> SHORT TASK
Copy out the data below verbatim.

> SUPPLIED MATERIAL

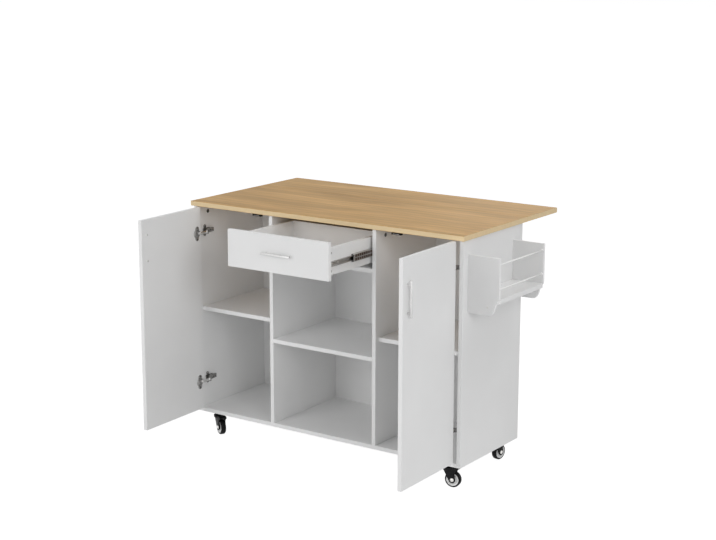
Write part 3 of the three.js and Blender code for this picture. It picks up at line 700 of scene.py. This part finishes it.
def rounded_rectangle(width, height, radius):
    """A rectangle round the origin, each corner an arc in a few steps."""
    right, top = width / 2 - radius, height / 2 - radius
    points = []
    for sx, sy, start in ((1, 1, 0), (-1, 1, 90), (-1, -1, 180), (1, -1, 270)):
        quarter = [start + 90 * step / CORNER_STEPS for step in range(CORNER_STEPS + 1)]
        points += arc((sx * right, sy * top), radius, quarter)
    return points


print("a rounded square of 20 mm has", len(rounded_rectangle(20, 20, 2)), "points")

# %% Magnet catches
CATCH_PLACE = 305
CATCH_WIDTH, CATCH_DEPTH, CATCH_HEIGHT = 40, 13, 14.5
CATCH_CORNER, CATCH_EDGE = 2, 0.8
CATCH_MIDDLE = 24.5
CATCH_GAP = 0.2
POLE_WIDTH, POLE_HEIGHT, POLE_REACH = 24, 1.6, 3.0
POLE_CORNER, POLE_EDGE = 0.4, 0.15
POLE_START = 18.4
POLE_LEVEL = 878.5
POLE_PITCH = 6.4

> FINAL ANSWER
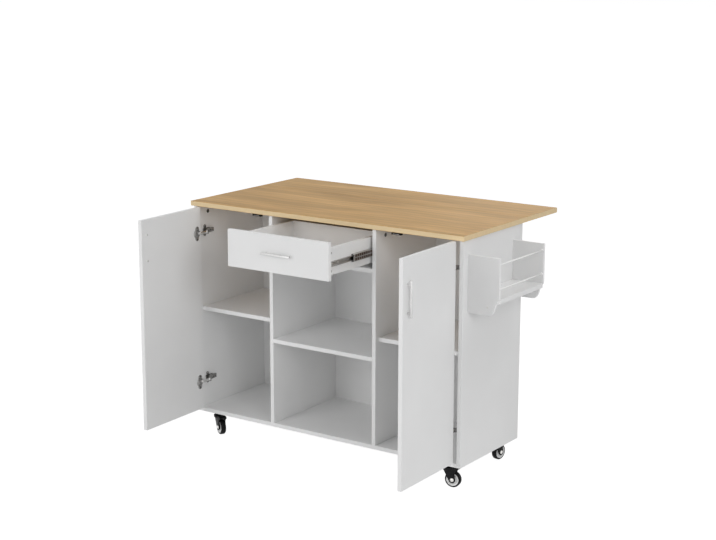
Write part 3 of the three.js and Blender code for this picture. It picks up at line 700 of scene.py. This part finishes it.
def rounded_rectangle(width, height, radius):
    """A rectangle round the origin, each corner an arc in a few steps."""
    right, top = width / 2 - radius, height / 2 - radius
    points = []
    for sx, sy, start in ((1, 1, 0), (-1, 1, 90), (-1, -1, 180), (1, -1, 270)):
        quarter = [start + 90 * step / CORNER_STEPS for step in range(CORNER_STEPS + 1)]
        points += arc((sx * right, sy * top), radius, quarter)
    return points


print("a rounded square of 20 mm has", len(rounded_rectangle(20, 20, 2)), "points")

# %% Magnet catches
CATCH_PLACE = 305
CATCH_WIDTH, CATCH_DEPTH, CATCH_HEIGHT = 40, 13, 14.5
CATCH_CORNER, CATCH_EDGE = 2, 0.8
CATCH_MIDDLE = 24.5
CATCH_GAP = 0.2
POLE_WIDTH, POLE_HEIGHT, POLE_REACH = 24, 1.6, 3.0
POLE_CORNER, POLE_EDGE = 0.4, 0.15
POLE_START = 18.4
POLE_LEVEL = 878.5
POLE_PITCH = 6.4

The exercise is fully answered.